This question is related to conditional expectation of a geometric Brownian motion.
The price of a stock is $10$ times a Geometric Brownian Motion with drift $\mu = 0.05$ and $\sigma = 0.2$. Assume the stock price is $30$ at time $16$. What is the expected value of the stock price at time $25$?
The answer is $56.3283$
What formula should I use to get this answer?
According to the question, the stock price is $S(t) = 10{e^{x(t)}}$
Should I use $E[Z(t)] = {e^{\mu t + {{\sigma {t^2}} \over 2}}}$?
Thanks in advance.
Take $S(t)$ as the price of the stock at time $t$.
We can write $S(t)$ as $S(t)=Ce^{0.2B(t)+0.05t}$ where $B(t)$ is your standard Brownian motion and $C$ is a constant. You're asked to compute $\mathbb{E}\left(S(25)\big|S(16)=30\right)$.
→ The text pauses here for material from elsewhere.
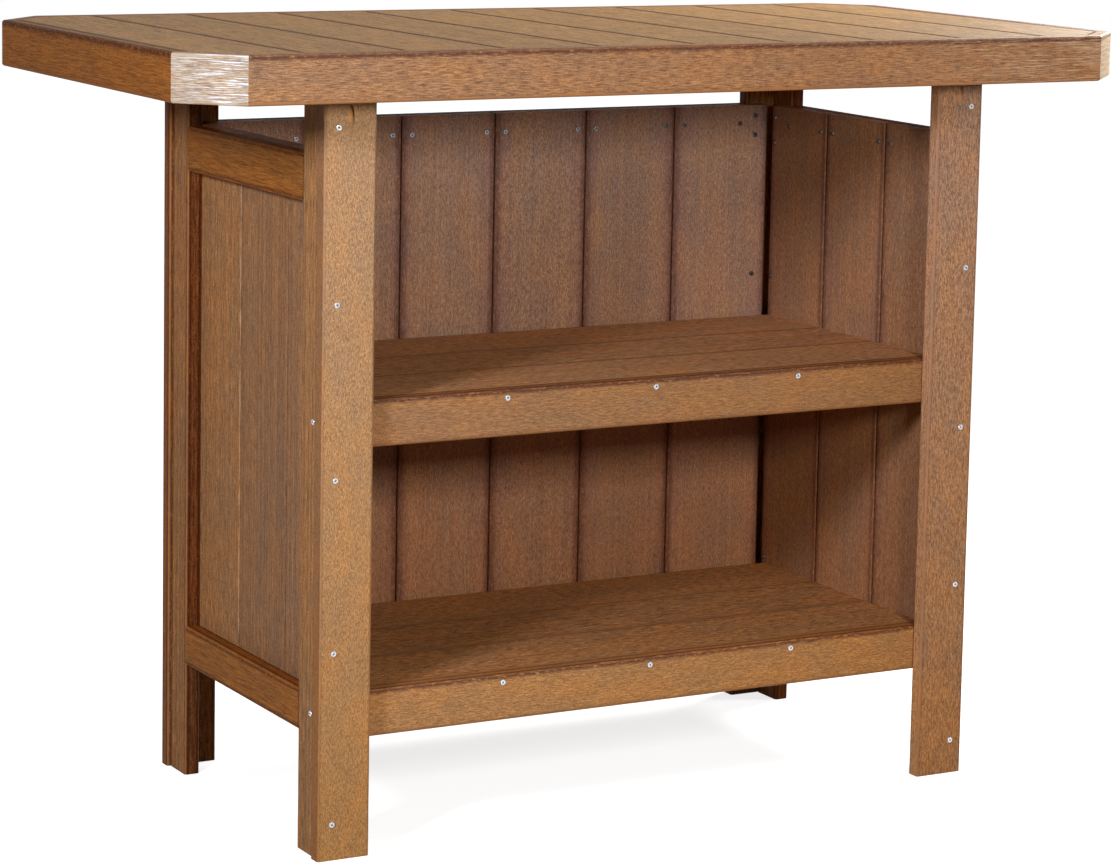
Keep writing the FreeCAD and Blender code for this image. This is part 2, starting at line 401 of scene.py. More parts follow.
def make_edge_wear():
    """The smooth margin along the long edges, and the ragged line where it ends."""
    tree, given = start_group("edge wear", {"Grain": (0.0, 0.0, 0.0), "Edge": 0.01,
                                            "Margin": 0.004, "Line": 0.003})
    wander = stretched_noise(tree, given["Grain"], *WANDER_SIZE, *WANDER_NOISE)
    shift = times(tree, sums(tree, "SUBTRACT", wander, 0.5), given["Line"])
    reach = sums(tree, "SUBTRACT", sums(tree, "ADD", given["Edge"], shift), given["Margin"])
    dashes = stretched_noise(tree, given["Grain"], *DASH_SIZE, *DASH_NOISE)
    beside = opposite(tree, step(tree, sums(tree, "ABSOLUTE", reach), 0.0, given["Line"]))
    return end_group(tree, {
        "Margin mask": opposite(tree, step(tree, reach, -MARGIN_BLUR, MARGIN_BLUR)),
        "Ragged line": times(tree, beside, step(tree, dashes, *DASH_STEP))})


edge_wear = make_edge_wear()

# %% [markdown]
# ## What a kind of lumber can set
# The effects come together in one more group, plastic lumber. The boards are solid plastic, so
# nothing peels or shows another colour below. Around the pattern of dark flecks and light
# fibres come the marks of making and use, and painted light and shade. This table gives
# the group's inputs the values of a plain board, and each kind of board changes only what
# differs on it.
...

Since $S(16),\frac{S(25)}{S(16)}$ are independent and $B(25)-B(16)\sim \mathcal{N}(0,9)$ we can say $$\begin{eqnarray*}\mathbb{E}\left(S(25)\big|S(16)=30\right)&=&\mathbb{E}\left(\frac{S(25)}{S(16)}\times S(16)\Bigg|S(16)=30\right)\\&=& 30 \mathbb{E}\left(\frac{S(25)}{S(16)}\right) \\ &=& 30e^{0.05\times 9}\mathbb{E}\left(e^{0.02(B(25)-B(16))}\right) \\ &=& 30e^{0.05\times 9} \int_{-\infty}^{\infty}e^{0.02x}\times \frac{1}{3\sqrt{2\pi}}e^{-\frac{x^2}{18}}\mathrm{d}x \\ & \approx & 56.3283 \end{eqnarray*}$$
I know I'm way late to the party, but I saw this question unanswered while searching through some resources on geometric Brownian motion and thought I'd add my two cents.